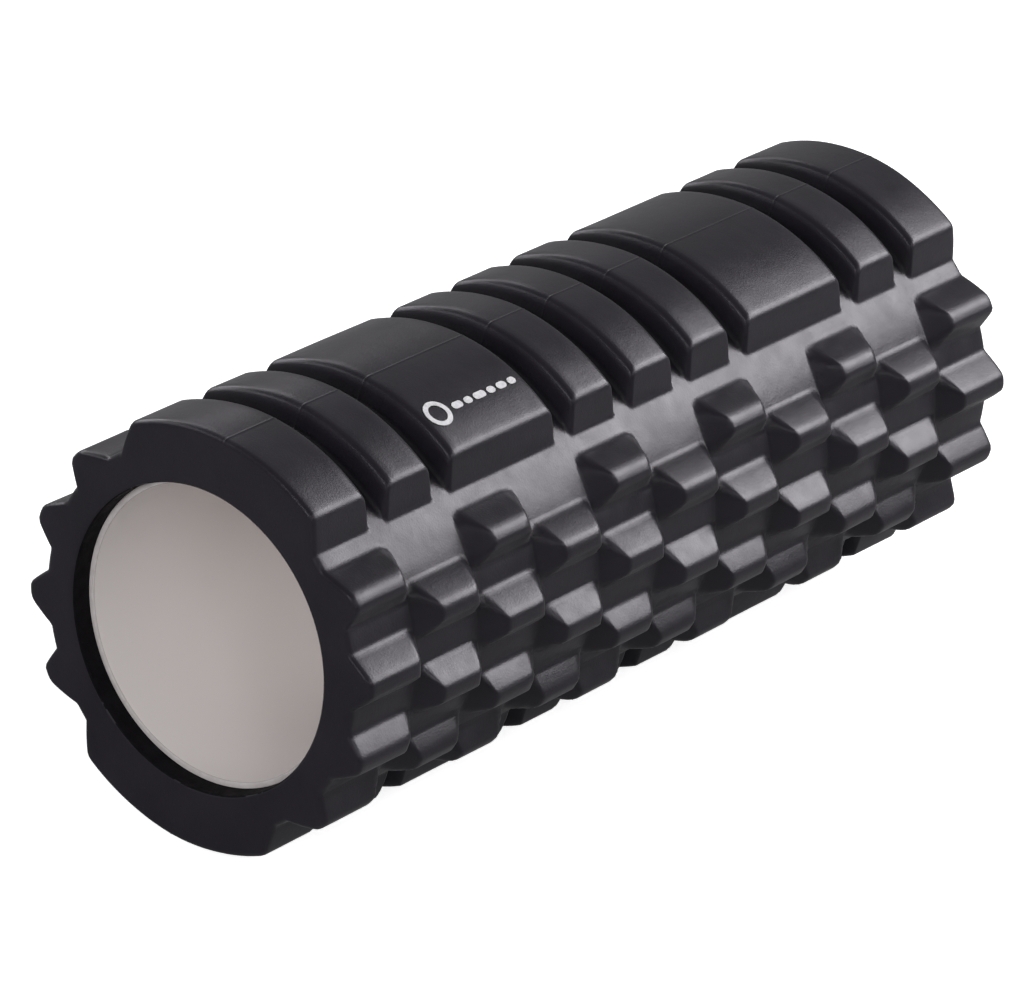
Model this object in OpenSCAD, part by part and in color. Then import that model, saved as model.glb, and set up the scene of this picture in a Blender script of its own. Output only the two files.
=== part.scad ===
// Textured foam roller: a moulded foam sleeve on a hollow core tube.
// The roller lies along Y. The smooth rows of pads face up (+Z) and down (-Z), and the
// rows of nubs face +X and -X. The origin is the middle of the roller's axis.

/* [Sleeve] */
// Length of the foam sleeve
sleeve_len = 330; // [308:11:352]
// Diameter over the smooth pads
pad_d = 140; // [138:0.5:144]
// Diameter over the tips of the nubs
nub_d = 138; // [134:0.5:140]
// Diameter at the floor of the grooves
floor_d = 123.4; // [120:0.2:126]

/* [Pads] */
// Length of each pad along the roller, in units of one eleventh of the sleeve
pad_units = [1, 1, 2, 1, 1, 1, 2, 1, 1];
// Half of the arc that a pad covers at the groove floor, in degrees
pad_foot_arc = 39.2; // [36:0.2:41]
// Half of the arc that a pad covers at its top, in degrees
pad_top_arc = 31.5; // [28:0.5:34]
// Width of the groove between two pads, at its floor
groove_w = 6.8; // [5:0.2:9]
// How far each side of a pad leans in between the floor and the top
pad_lean = 2.2; // [0.5:0.1:3]
// Bevel along the pads' top edges
pad_bevel = 1.4; // [0.5:0.1:2]

/* [Nubs] */
// Angle between neighbouring nubs of one column, in degrees
nub_pitch = 23; // [22:0.2:24]
// Lean of the long sides of a nub that faces X, from its own centre line, in degrees
nub_flank = 44; // [40:1:45]
// Extra lean of the side towards the pads, for each degree that the nub is turned from X
flank_out = 0.32; // [0:0.02:0.34]
// Lean lost by the side away from the pads, for each degree that the nub is turned from X
flank_in = 0.29; // [0:0.01:0.3]
// Radius of the rounded ridge of a nub
nub_ridge_r = 4; // [3:0.5:5]
// Length of the ridge along the roller
nub_ridge_len = 17.4; // [14:0.2:22]

/* [Core tube] */
// Outer diameter of the core tube
tube_d = 100; // [90:1:104]
// Wall of the core tube
tube_wall = 2; // [1.5:0.1:4]
// How far the tube ends sit inside the ends of the sleeve
tube_recess = 7; // [3:0.5:12]

/* [Printed mark] */
// Thickness of the printed ink
ink = 0.15; // [0.1:0.05:0.3]
// Outer diameter of the printed ring
ring_d = 10; // [8:0.5:12]
// Height of the printed bars
bar_h = 2.6; // [2:0.2:3.2]
// Distance of the mark's outer edge from the middle of the roller
mark_start = 97; // [95:0.5:98]
// How far the mark sits from the middle of the pad row, in degrees
mark_turn = 20; // [10:1:21]

/* [Hidden] */
$fn = 96;

unit = sleeve_len / 11;
pad_r = pad_d / 2;
nub_r = nub_d / 2;
floor_r = floor_d / 2;
tube_r = tube_d / 2;
root_r = floor_r - 3;        // raised shapes start this far down, inside the foam
past_end = 5;                // end shapes run this far past the sleeve, then are cut flush
past_cut = 1;                // cutting shapes run this far past what they cut
past_top = 2;                // the wedge round a row of pads runs this far past their tops
wedge_low = 6;               // and this far below the groove floor
nub_slope = (unit - nub_ridge_len) / 2;
odd_units = [for (i = [-5 : 2 : 5]) i];
even_units = [for (i = [-4 : 2 : 4]) i];
four_nubs = [for (k = [-1.5 : 1 : 1.5]) k * nub_pitch];
three_nubs = [for (k = [-1 : 1 : 1]) k * nub_pitch];
bars = [4.6, 3.4, 5.4, 3.4, 4.2, 3.4];  // lengths of the printed bars
bar_gap = 1.2;
ring_gap = 2;                // between the ring and the first bar
ring_line = 1.7;
mark_depth = 6;              // how far the mark's outline reaches in and out of the pad's top

function sum_to(list, n) = n <= 0 ? 0 : list[n - 1] + sum_to(list, n - 1);
function polar(r, a) = [r * cos(a), r * sin(a)];

// Turns a shape built along Z so that it lies along Y, with its own +Y up
module lay() { rotate([90, 0, 0]) children(); }

// The half outline of one pad, from the axis out, between lo and hi along the roller.
// lean_lo and lean_hi are 0 at an end that is flush with the end of the sleeve.
module pad_outline(lo, hi, lean_lo, lean_hi) {
    drop = (pad_r - root_r) / (pad_r - floor_r);
    polygon([
        [root_r, lo - lean_lo * (drop - 1)],
        [root_r, hi + lean_hi * (drop - 1)],
        [pad_r - pad_bevel, hi - lean_hi],
        [pad_r, hi - lean_hi - pad_bevel],
        [pad_r, lo + lean_lo + pad_bevel],
        [pad_r - pad_bevel, lo + lean_lo]
    ]);
}

// Every pad as a full ring
module pad_rings() {
    last = len(pad_units) - 1;
    for (i = [0 : last]) {
        lo = -sleeve_len / 2 + sum_to(pad_units, i) * unit + (i == 0 ? 0 : groove_w / 2);
        hi = -sleeve_len / 2 + sum_to(pad_units, i + 1) * unit - (i == last ? 0 : groove_w / 2);
        rotate_extrude()
            pad_outline(lo, hi, i == 0 ? 0 : pad_lean, i == last ? 0 : pad_lean);
    }
}

// The wedge that leaves one row of pads out of the rings, centred on the angle at
module pad_wedge(at) {
    foot = polar(floor_r, 90 - pad_foot_arc);
    top = polar(pad_r, 90 - pad_top_arc);
    lean = (top - foot) / (top[1] - foot[1]);
    low = foot - lean * wedge_low;
    high = top + lean * (pad_r + past_top - top[1]);
    rotate(at - 90)
        polygon([[low[0], low[1]], [high[0], high[1]], [-high[0], high[1]], [-low[0], low[1]]]);
}

// The outline of one nub across the roller. own is the nub's turn from the middle of its
// row, and row is the angle of that row. The sides lean the way the mould opens, along X.
module nub_outline(own, row) {
    mid = nub_r - nub_ridge_r;
    function lean(towards) =
        nub_flank + (own * towards > 0 ? flank_out : -flank_in) * abs(own);
    function foot(a) =
        nub_ridge_r * cos(a) + (mid + nub_ridge_r * sin(a) - root_r) * tan(a);
    from = lean(-1) - 90;
    to = 90 - lean(1);
    rotate(row + own)
        polygon(concat(
            [[root_r, -foot(lean(-1))]],
            [for (k = [0 : 6]) [mid, 0] + polar(nub_ridge_r, from + (to - from) * k / 6)],
            [[root_r, foot(lean(1))]]
        ));
}

// Ring with sloping ends that cuts the nubs of one column, u units from the middle
module nub_ring(u) {
    past = (nub_r - root_r) / (nub_r - floor_r);
    foot = unit / 2 + nub_slope * (past - 1);
    ridge = nub_ridge_len / 2;
    outer = unit / 2 + past_end;
    low = u == -5;
    high = u == 5;
    translate([0, 0, u * unit])
        rotate_extrude()
            polygon([
                [root_r, low ? -outer : -foot],
                [root_r, high ? outer : foot],
                [nub_r, high ? outer : ridge],
                [nub_r + past_cut, high ? outer : ridge],
                [nub_r + past_cut, low ? -outer : -ridge],
                [nub_r, low ? -outer : -ridge]
            ]);
}

module nub_columns(units, angles) {
    intersection() {
        union() for (u = units) nub_ring(u);
        linear_extrude(height = sleeve_len, center = true)
            for (row = [0, 180], own = angles) nub_outline(own, row);
    }
}

module foam_sleeve() {
    color([0.16, 0.15, 0.17])
        lay() difference() {
            union() {
                cylinder(r = floor_r, h = sleeve_len, center = true);
                intersection() {
                    pad_rings();
                    linear_extrude(height = sleeve_len, center = true)
                        for (at = [90, 270]) pad_wedge(at);
                }
                nub_columns(odd_units, four_nubs);
                nub_columns(even_units, three_nubs);
            }
            cylinder(r = tube_r, h = sleeve_len + 2 * past_cut, center = true);
        }
}

module core_tube() {
    color([0.68, 0.65, 0.63])
        lay() difference() {
            cylinder(r = tube_r, h = sleeve_len - 2 * tube_recess, center = true);
            cylinder(r = tube_r - tube_wall, h = sleeve_len, center = true);
        }
}

module ring_flat() {
    difference() {
        circle(d = ring_d);
        circle(d = ring_d - 2 * ring_line);
    }
}

module bar_flat(length) {
    straight = length - bar_h;
    square([max(straight, 0.01), bar_h], center = true);
    for (s = [-1, 1]) translate([s * straight / 2, 0]) circle(d = bar_h);
}

// The mark lies flat in X and Y here: its reading direction is +X
module mark_flat() {
    translate([ring_d / 2, 0]) ring_flat();
    for (i = [0 : len(bars) - 1])
        translate([ring_d + ring_gap + sum_to(bars, i) + i * bar_gap + bars[i] / 2, 0])
            bar_flat(bars[i]);
}

module print_mark() {
    color([0.88, 0.88, 0.88])
        intersection() {
            lay() difference() {
                cylinder(r = pad_r + ink, h = sleeve_len - 2 * past_cut, center = true);
                cylinder(r = pad_r, h = sleeve_len, center = true);
            }
            rotate([0, mark_turn, 0])
                translate([0, -mark_start, pad_r - mark_depth])
                    linear_extrude(height = 2 * mark_depth) rotate(90) mark_flat();
        }
}

foam_sleeve();
core_tube();
print_mark();
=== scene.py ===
"""Looks of a textured foam roller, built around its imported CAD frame.

The roller lies along Y. The rows of smooth pads face +Z and -Z, the rows of nubs +X and -X.
Shapes are worked out in millimetres and turned into metres when a mesh is made.
"""

import math

import bpy
import numpy as np
from mathutils import Matrix, Vector


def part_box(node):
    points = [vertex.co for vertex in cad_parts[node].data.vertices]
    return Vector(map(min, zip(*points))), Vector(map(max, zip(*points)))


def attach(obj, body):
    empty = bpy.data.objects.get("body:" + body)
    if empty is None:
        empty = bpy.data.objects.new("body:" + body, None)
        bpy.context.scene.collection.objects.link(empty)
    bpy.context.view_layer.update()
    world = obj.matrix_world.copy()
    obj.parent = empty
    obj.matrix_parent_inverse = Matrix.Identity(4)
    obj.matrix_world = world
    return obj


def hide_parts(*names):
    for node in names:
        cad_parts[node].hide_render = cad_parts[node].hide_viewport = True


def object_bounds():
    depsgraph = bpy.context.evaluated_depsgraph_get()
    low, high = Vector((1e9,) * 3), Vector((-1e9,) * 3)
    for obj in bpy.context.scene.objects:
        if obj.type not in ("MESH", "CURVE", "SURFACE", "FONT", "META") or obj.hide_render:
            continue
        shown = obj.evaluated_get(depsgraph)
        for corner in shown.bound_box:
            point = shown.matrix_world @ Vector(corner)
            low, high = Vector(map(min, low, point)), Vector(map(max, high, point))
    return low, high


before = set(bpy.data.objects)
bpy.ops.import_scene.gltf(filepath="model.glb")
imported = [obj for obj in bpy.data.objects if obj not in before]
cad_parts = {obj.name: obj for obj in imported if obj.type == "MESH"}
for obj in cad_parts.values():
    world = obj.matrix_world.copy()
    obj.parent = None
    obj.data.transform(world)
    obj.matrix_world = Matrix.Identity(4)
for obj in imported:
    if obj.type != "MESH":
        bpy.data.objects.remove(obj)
cad_lo, cad_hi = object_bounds()

MM = 0.001

# --- sizes, from the frame and in millimetres -------------------------------------------------
sleeve_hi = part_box("foam_sleeve")[1] / MM
tube_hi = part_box("core_tube")[1] / MM
HALF_LEN = sleeve_hi.y
PAD_R = sleeve_hi.z
NUB_R = sleeve_hi.x
BORE_R = tube_hi.x
TUBE_HALF = tube_hi.y

FLOOR_R = 61.7  # floor of the grooves
UNIT = 2 * HALF_LEN / 11
PAD_UNITS = (1, 1, 2, 1, 1, 1, 2, 1, 1)
GROOVE = 6.8
PAD_LEAN = 2.2
PAD_FOOT, PAD_TOP = 39.2, 31.5  # half arcs of a pad in degrees, at the floor and at the top
MID_R = (FLOOR_R + PAD_R) / 2  # arcs are turned into lengths at this radius
NUB_PITCH = 23.0
NUB_FOOT = 8.2  # arc in degrees from the middle of a nub to its foot, on a nub that faces X
FOOT_OUT, FOOT_IN = 0.074, 0.05  # how that arc grows and shrinks with the nub's turn from X
RIDGE_FLAT = 2.3  # from the middle of a nub to the top of its side
RIDGE_HALF = 8.7
NUB_LEAN = math.radians(NUB_FOOT) * MID_R - RIDGE_FLAT
WALL = 2.0
TUBE_GAP = 0.05  # between the tube and the sleeve's bore, so their faces don't coincide
PAST_END = 50.0  # the outer pads' far sides are put this far past the sleeve's ends
HIP = 3.6  # how sharp the hips and corners are, where two sides of a pad or nub meet
SEAM_HEIGHT, SEAM_WIDTH = 0.14, 0.3
SINK = 0.12  # the relief sits this far in on average, so its waves stay inside the real size
WAVE = 0.045  # height of each of the waves in the foam's unevenness
END_EDGE, BORE_EDGE = 2.0, 1.0  # rounding of the sleeve's ends, outside and at the bore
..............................
Objective:
Look above for the line containing "direction is +X". Output from there through the line containing "point = shown.matrix_world", exactly and inclusively.

Exercise result:
// The mark lies flat in X and Y here: its reading direction is +X
module mark_flat() {
    translate([ring_d / 2, 0]) ring_flat();
    for (i = [0 : len(bars) - 1])
        translate([ring_d + ring_gap + sum_to(bars, i) + i * bar_gap + bars[i] / 2, 0])
            bar_flat(bars[i]);
}

module print_mark() {
    color([0.88, 0.88, 0.88])
        intersection() {
            lay() difference() {
                cylinder(r = pad_r + ink, h = sleeve_len - 2 * past_cut, center = true);
                cylinder(r = pad_r, h = sleeve_len, center = true);
            }
            rotate([0, mark_turn, 0])
                translate([0, -mark_start, pad_r - mark_depth])
                    linear_extrude(height = 2 * mark_depth) rotate(90) mark_flat();
        }
}

foam_sleeve();
core_tube();
print_mark();
=== scene.py ===
"""Looks of a textured foam roller, built around its imported CAD frame.

The roller lies along Y. The rows of smooth pads face +Z and -Z, the rows of nubs +X and -X.
Shapes are worked out in millimetres and turned into metres when a mesh is made.
"""

import math

import bpy
import numpy as np
from mathutils import Matrix, Vector


def part_box(node):
    points = [vertex.co for vertex in cad_parts[node].data.vertices]
    return Vector(map(min, zip(*points))), Vector(map(max, zip(*points)))


def attach(obj, body):
    empty = bpy.data.objects.get("body:" + body)
    if empty is None:
        empty = bpy.data.objects.new("body:" + body, None)
        bpy.context.scene.collection.objects.link(empty)
    bpy.context.view_layer.update()
    world = obj.matrix_world.copy()
    obj.parent = empty
    obj.matrix_parent_inverse = Matrix.Identity(4)
    obj.matrix_world = world
    return obj


def hide_parts(*names):
    for node in names:
        cad_parts[node].hide_render = cad_parts[node].hide_viewport = True


def object_bounds():
    depsgraph = bpy.context.evaluated_depsgraph_get()
    low, high = Vector((1e9,) * 3), Vector((-1e9,) * 3)
    for obj in bpy.context.scene.objects:
        if obj.type not in ("MESH", "CURVE", "SURFACE", "FONT", "META") or obj.hide_render:
            continue
        shown = obj.evaluated_get(depsgraph)
        for corner in shown.bound_box:
            point = shown.matrix_world @ Vector(corner)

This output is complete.